In the Black Mountain Mobile Home Park in Swannanoa, Carina Ramos and Ezekiel Bianchi were overwhelmed by the damage. The couple, their children and dog fled in the predawn darkness on Friday as the Swannanoa River's rapidly rising waters began flooding the bottom end of the park.
By then, trees blocked the roads and the couple abandoned their three vehicles, all of which flooded.
"We left everything because we were panicking," Ramos said.
Mobile service knocked out
The widespread damage and outages affecting communications infrastructure left many people without stable access to the internet and cell service.
"People are walking the streets of Canton with their phones up in the air trying to catch a cellphone signal like it's a butterfly," said Mayor Zeb Smathers, of Canton, North Carolina. "Every single aspect of this response has been extremely crippled by lack of cellphone communication.

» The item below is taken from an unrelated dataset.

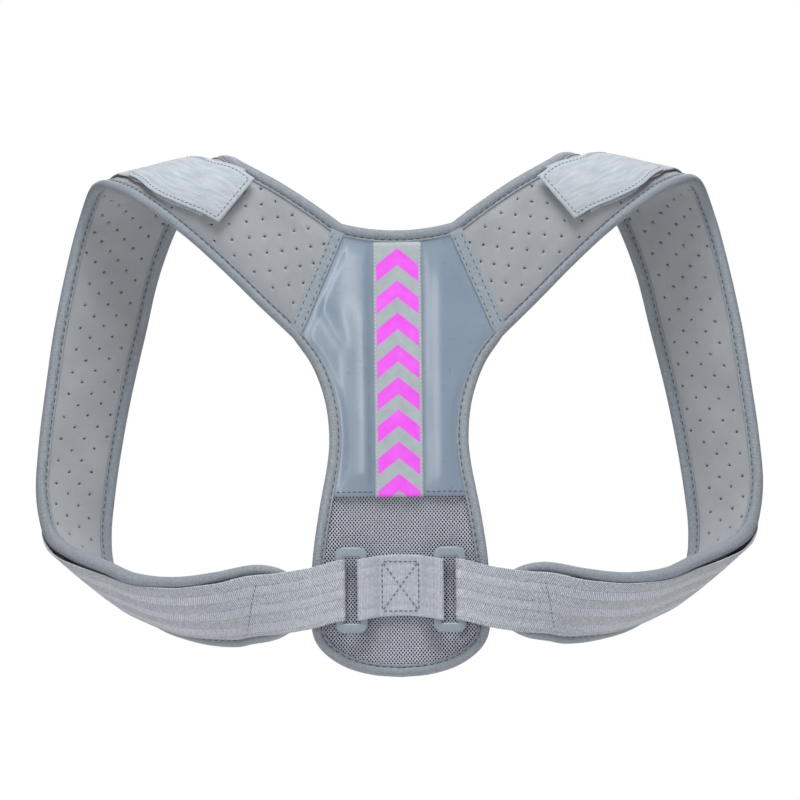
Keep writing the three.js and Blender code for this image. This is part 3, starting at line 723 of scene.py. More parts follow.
def pad_height(edge, outer, wave):
    """Height of a face of the pad at a distance in from the edge."""
    puffed = ease(edge, PUFF_STARTS, PUFF_FULL)
    pressed = PRESSED * (1 - ease(edge, 0, PRESSED_WIDE))
    if outer:
        return PAD + PUFF["outer"] * puffed - pressed + wave
    return -PUFF["inner"] * puffed + pressed + wave


def soft_waves(us, vs, seed):
    """Slow uneven waves, the same on each run."""
    values = [
        noise.noise(Vector((u * WAVES_ALONG, v * WAVES_ACROSS, seed)))
        for u, v in zip(us.ravel(), vs.ravel())
    ]
    return np.array(values).reshape(us.shape) * WAVE


# %% Where the holes are
HOLE_PITCH = {"rows": 9.7, "columns": 10.3}
HOLE_TURN = math.radians(43)
HOLE_CLEAR = 9.6  # from the band's edge to the nearest hole
HOLE_RADIUS, HOLE_DEPTH, HOLE_TAPER = 1.25, 1.5, 0.12
FIRST_HOLE, LAST_HOLE = 3.0, 8.0  # from the two ends of the band
GRID_REACH, WIDEST = 80, 40.0  # more holes each way, and more width, than a band has


def hole_places():
    """Distance along the middle and across it, for each hole that may lie on the band."""
    places = []
    for a in range(-GRID_REACH, GRID_REACH):
        for b in range(-GRID_REACH, GRID_REACH):
            x, y = a * HOLE_PITCH["columns"], b * HOLE_PITCH["rows"]
            along = x * math.cos(HOLE_TURN) + y * math.sin(HOLE_TURN)
            across = y * math.cos(HOLE_TURN) - x * math.sin(HOLE_TURN)
            if FIRST_HOLE < along < pad_distances[-1] - LAST_HOLE and abs(across) < WIDEST:
                places.append((along, across))
    return places


print("holes that may lie on a band:", len(hole_places()))

# %% [markdown]
# The outer and the body face share their rows and columns, so each hole has a vertex on both. That
# vertex is moved from its even place to the hole's true centre before the grid is bent.


# %% The pads
def make_pad(side, name):
    us, vs, edge, width = pad_section_places(pad_shares)
    free = ease(edge, WAVES_START, WAVES_FULL)
    faces = []
    for outer, seed in ((True, 3.0), (False, 9.0)):
        wave = soft_waves(us, vs, seed) * free
        faces.append(on_band(us, vs, pad_height(edge, outer, wave)))
    holes = []
    for along, across in hole_places():
        row = int(np.argmin(abs(pad_distances - along)))
        share = 0.5 + across / width[row]
        column = round(share * PAD_COLUMNS)
        room = (0.5 - abs(share - 0.5)) * width[row]
        if room < HOLE_CLEAR - edge_inset or not 1 <= row < len(us) - 2:
            continue
        place = np.interp(along, pad_distances, pad_shares)
        u = outline(np.array([place]))[0]
        v = np.array([mix(vs[row, 0], vs[row, -1], share)])
        for face, outer in enumerate((True, False)):
            height = pad_height(np.array([room]), outer, 0.0)
            faces[face][row, column] = on_band(u, v, height)[0]
        holes.append((row, column))
    sections = mirrored(np.concatenate([faces[0], faces[1][:, ::-1]], axis=1), side)
    bm, grid = bent_grid(sections)
    columns = PAD_COLUMNS + 1
    centres = [grid[row, column] for row, column in holes]
    centres += [grid[row, 2 * columns - 1 - column] for row, column in holes]
    bmesh.ops.remove_doubles(bm, verts=bm.verts, dist=SAME_PLACE)
    bmesh.ops.recalc_face_normals(bm, faces=bm.faces)
    cut = bmesh.ops.bevel(
        bm, geom=centres, offset=HOLE_RADIUS * METRE, offset_type="OFFSET", segments=1, profile=0.5,
        affect="VERTICES", material=-1,
    )
    largest = (4 * HOLE_RADIUS * METRE) ** 2
    mouths = [face for face in cut["faces"] if face.is_valid and face.calc_area() < largest]
    bmesh.ops.inset_individual(
        bm, faces=mouths, thickness=HOLE_TAPER * METRE, depth=-HOLE_DEPTH * METRE
    )
    for face in mouths:
        # The hole floors take the near-black finish: painted shade inside each hole.
        face.material_index = 1
    piece = add_piece(name, bm, [pad_fabric, foam], [name], subdivide=1)
    print(len(holes), "holes")
    return piece


for side, where in ((-1, "left"), (1, "right")):
    make_pad(side, f"arm_pad_{where}")

# %% [markdown]
# ## Bindings
# The raw edges are wrapped in a soft tape that rolls up into a puffy tube, with a stitched groove near
# its inner edge. A curve with a bevel object could carry the section, but it would twist where the band
# turns over the shoulder. So the section is set out from the band's own surface, at each step along an
# edge: first round one arm band, then along the neckline or round the lobe, then along the other band.
# Each stitch pulls the groove in a little.

# %% The edge of the back panel
seam_run = SEAM_FOOT - SEAM_TOP
seam_length = math.hypot(*seam_run)
# Each row: out as a share of LOBE_HALF, down as a share of the panel's length below the neckline.
SIDE_ROWS = [
    (0.96, 0.303), (0.82, 0.384), (0.78, 0.465), (0.803, 0.519), (0.904, 0.627), (0.983, 0.735),
    (1.0, 0.82), (0.995, 0.895), (0.938, 0.926), (0.82, 0.952), (0.618, 0.977), (0.33, 0.994),
]
side_curve = curve_through(
    [(*SEAM_FOOT, 0)]
    + [(out * LOBE_HALF, NECK_DOWN + down * panel_drop, 0) for out, down in SIDE_ROWS]
    + [(0, lobe_down, 0)]
)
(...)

The one time we absolutely needed our cellphones to work they failed."
Teams from Verizon worked to repair toppled cell towers and damaged cables and to provide alternative forms of connectivity, the company said in a statement.
AT&T said it launched "one of the largest mobilizations of our disaster recovery assets for emergency connectivity support."
The efforts to restore service were made more challenging by the region's terrain and spread-out population, said David Zumwalt, president and CEO of the Association for Broadband Without Boundaries.
Destruction from Florida to Virginia
Helene blew ashore in Florida late Thursday as a Category 4 hurricane and upended life throughout the Southeast, with deaths reported in six states: Florida, Georgia, Tennessee and Virginia, in addition to the Carolinas.
With at least 36 killed in South Carolina, Helene passed the 35 people who were killed in the state after Hurricane Hugo made landfall north of Charleston in 1989.
When Lee, the Tennessee governor, flew to the eastern part of the state to survey damage Tuesday, residents said the governor and his entourage were the first help they had seen since the storm hit.
"Where has everyone been?" one frustrated local asked. "We have been here alone."